Freshwater stores and transfers are the foundation of the hydrological cycle and an essential part of IB Geography HL. Water is held in stores such as soil, groundwater, rivers, glaciers, and the atmosphere, and it moves through transfers such as evaporation, precipitation, infiltration, runoff, and groundwater flow. These processes help explain why water is unevenly distributed and why some places experience water security while others face water stress. Human activities like deforestation, urbanisation, irrigation, and dam building can strongly change the balance of stores and transfers. Understanding these relationships helps students answer questions about freshwater systems, sustainability, and resource management with accuracy and confidence ✅.

Study Notes

  • A store is a place where water is held; a transfer is movement between stores.
  • The hydrological cycle includes inputs, stores, transfers, and outputs.
  • Important freshwater stores include the atmosphere, cryosphere, rivers, lakes, soil moisture, groundwater, and vegetation.
  • Important transfers include evaporation, transpiration, condensation, precipitation, infiltration, percolation, runoff, throughflow, and groundwater flow.
  • A drainage basin is a system with precipitation input and river discharge output.

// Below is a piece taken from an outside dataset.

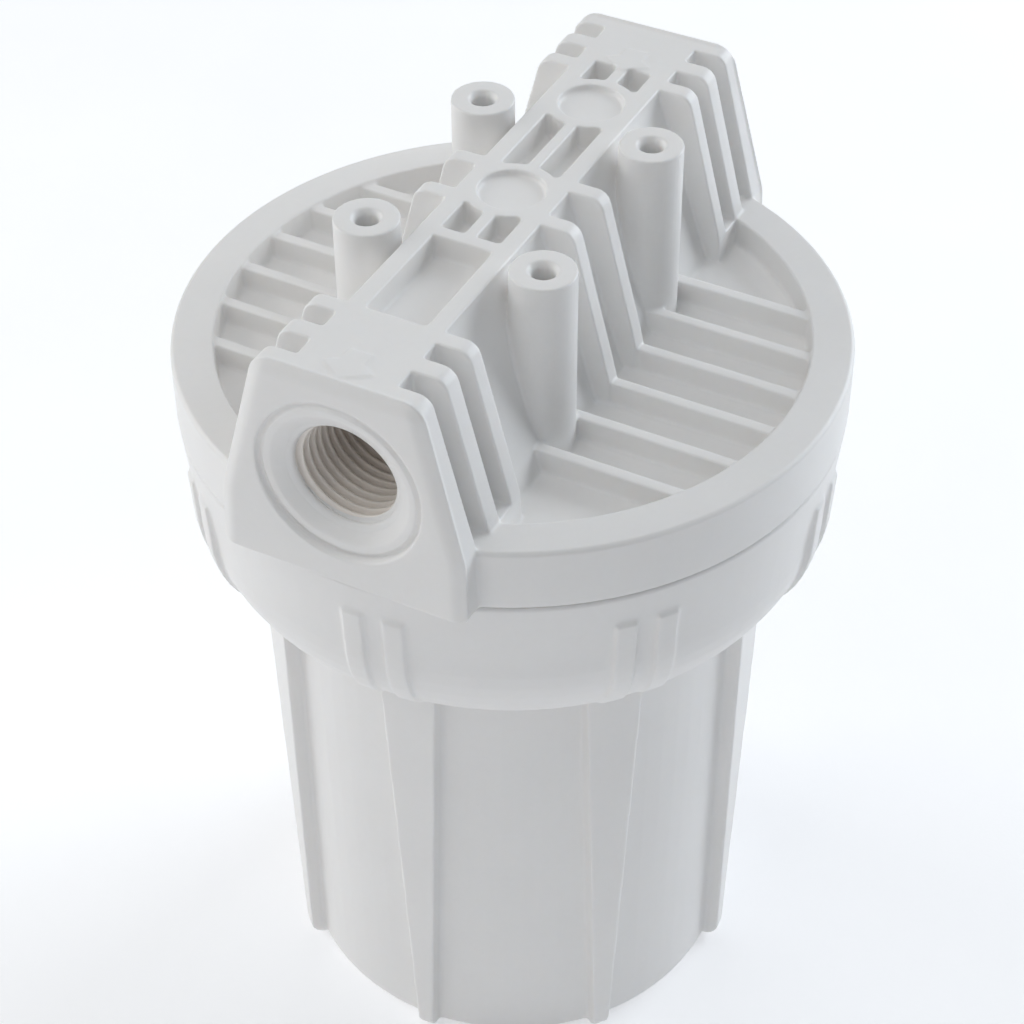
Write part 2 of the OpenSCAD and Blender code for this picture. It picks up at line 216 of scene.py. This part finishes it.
def turned(name, outline, segments=144, shift=None):
    """A ring turned about the Z axis from a closed outline of (radius, height).

    shift(angle, radius, height) returns how far each point moves outwards."""
    outline = np.asarray(outline, float)
    area = np.sum(outline[:, 0] * np.roll(outline[:, 1], -1)
                  - np.roll(outline[:, 0], -1) * outline[:, 1])
    if area < 0:
        outline = outline[::-1]
    angle = np.linspace(0, 2 * math.pi, segments, endpoint=False)[:, None]
    radius = np.broadcast_to(outline[:, 0], (segments, len(outline)))
    height = np.broadcast_to(outline[:, 1], radius.shape)
    if shift:
        radius = radius + shift(angle, radius, height)
    points = np.stack([radius * np.cos(angle), radius * np.sin(angle), height], axis=-1)
    return mesh_piece(name, points.reshape(-1, 3), lattice(*radius.shape))


def lattice(rows, columns, close_rows=True):
    """Quads of a grid of points that closes on itself along its columns, and along its rows."""
    i = np.arange(rows if close_rows else rows - 1)[:, None]
    k = np.arange(columns)[None, :]
    i2, k2 = (i + 1) % rows, (k + 1) % columns
    quads = np.stack([i * columns + k, i2 * columns + k, i2 * columns + k2, i * columns + k2],
                     axis=-1)
    return quads.reshape(-1, 4)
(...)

  • Water budgets can be represented by $P = ET + Q + \Delta S$.
  • Freshwater availability depends on climate, relief, geology, seasonality, population, agriculture, urbanisation, and pollution.
  • Deforestation usually increases runoff and flood risk and reduces interception.
  • Urbanisation reduces infiltration and groundwater recharge.
  • Dams and reservoirs are human-made stores that improve water supply but alter river systems.
  • Groundwater is a major long-term store and can be depleted by over-abstraction.
  • Use case studies and precise terminology to strengthen IB Geography answers.